Handbook of Research on Computational and Systems Biology: Interdisciplinary Applications
The aim of Dynamic Causal Modeling (DCM) is to make inferences and estimate the causal architecture of coupled or distributed dynamical systems. It relies on comparing models of how data are generated, where these Dynamic Causal Models are formulated in terms of stochastic or ordinary differential equations. These equations model the dynamics of hidden states in the nodes of a probabilistic graphical model, where conditional dependencies are parameterized in terms of directed effective connectivity.
Published in Chapter:
Granger Causality: Its Foundation and Applications in Systems Biology
Tian Ge (Fudan University, China) and Jianfeng Feng (Fudan University, China & University of Warwick, UK)

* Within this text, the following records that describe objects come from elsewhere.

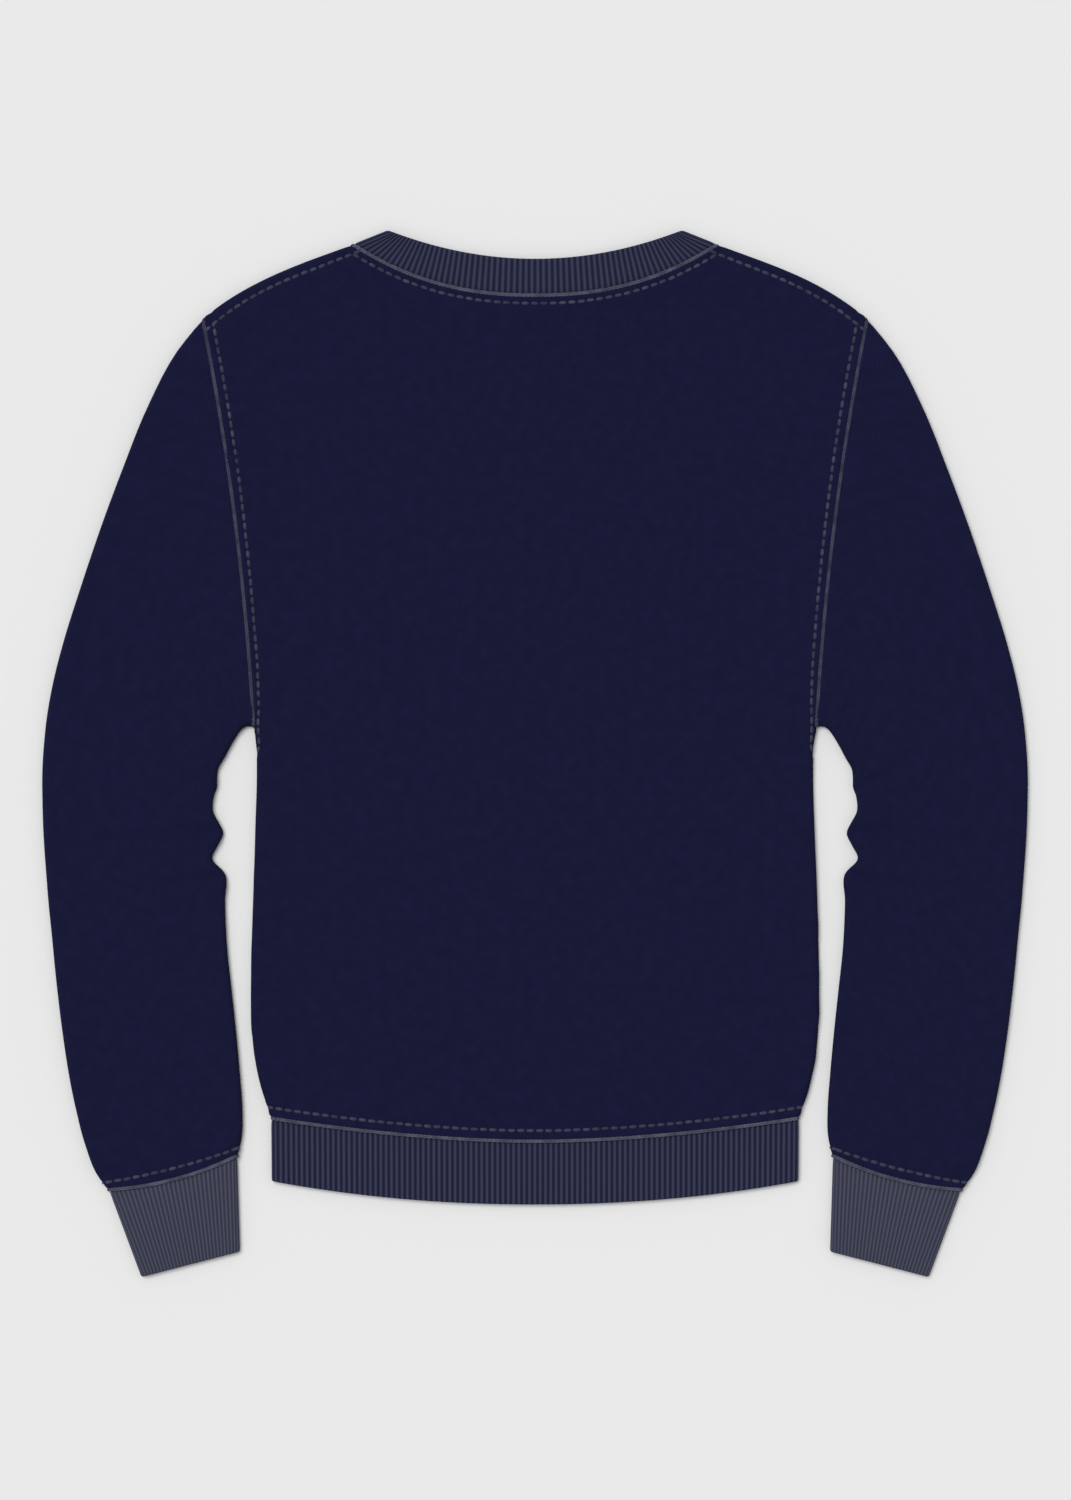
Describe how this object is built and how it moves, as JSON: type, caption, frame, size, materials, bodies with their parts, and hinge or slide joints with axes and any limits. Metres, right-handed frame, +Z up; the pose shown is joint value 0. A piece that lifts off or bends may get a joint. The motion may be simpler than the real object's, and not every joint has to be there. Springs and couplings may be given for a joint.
{
  "type": "v-neck sweatshirt",
  "caption": "Long-sleeved fleece sweatshirt laid flat with its back up, with ribbed neck band, hem and cuffs and a V at the front.",
  "frame": {"origin": "middle of the laid garment's bounding box, on the surface it lies on", "axes": "+Z up from the surface through the front and out of the back, +Y from hem to neck, +X to the wearer's right"},
  "size_m": [0.7386, 0.7835, 0.0084],
  "materials": {
    "fleece": "matt navy jersey face of a brushed fleece",
    "rib": "matt navy knitted rib",
    "cuff_rib": "matt greyish navy knitted rib"
  },
  "bodies": {
    "root": {"body_back": "fleece", "body_front": "fleece", "sleeve_left": "fleece", "sleeve_right": "fleece", "neck_rib": "rib", "hem_rib": "rib", "cuff_left": "cuff_rib", "cuff_right": "cuff_rib"}
  },
  "joints": []
}
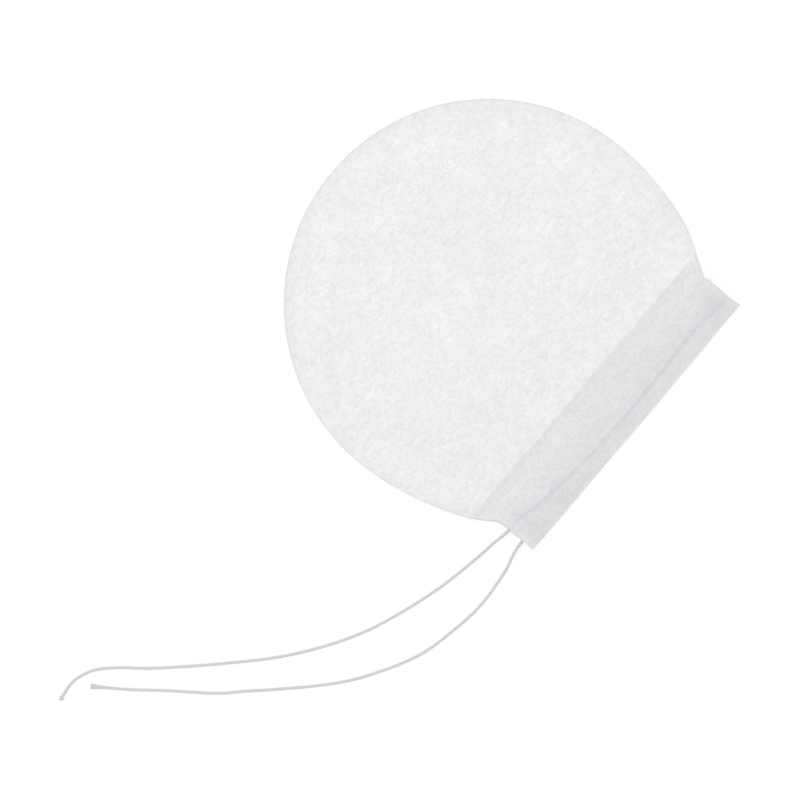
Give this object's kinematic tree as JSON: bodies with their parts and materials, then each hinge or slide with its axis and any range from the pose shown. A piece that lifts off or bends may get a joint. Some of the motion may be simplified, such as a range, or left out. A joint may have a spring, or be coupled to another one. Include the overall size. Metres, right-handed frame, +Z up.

DOI: 10.4018/978-1-60960-491-2.ch022
Abstract
As one of the most successful approaches to uncover complex network structures from experimental data, Granger causality has been widely applied to various reverse engineering problems. This chapter first reviews some current developments of Granger causality and then presents the graphical user interface (GUI) to facilitate the application. To make Granger causality more computationally feasible and satisfy biophysical constraints for dealing with increasingly large dynamical datasets, two attempts are introduced including the combination of Granger causality and Basis Pursuit when faced with non-uniformly sampled data and the unification of Granger causality and the Dynamic Causal Model as a novel Unified Causal Model (UCM) to bring in the notion of stimuli and modifying coupling. Several examples, both from toy models and real experimental data, are included to demonstrate the efficacy and power of the Granger causality approach.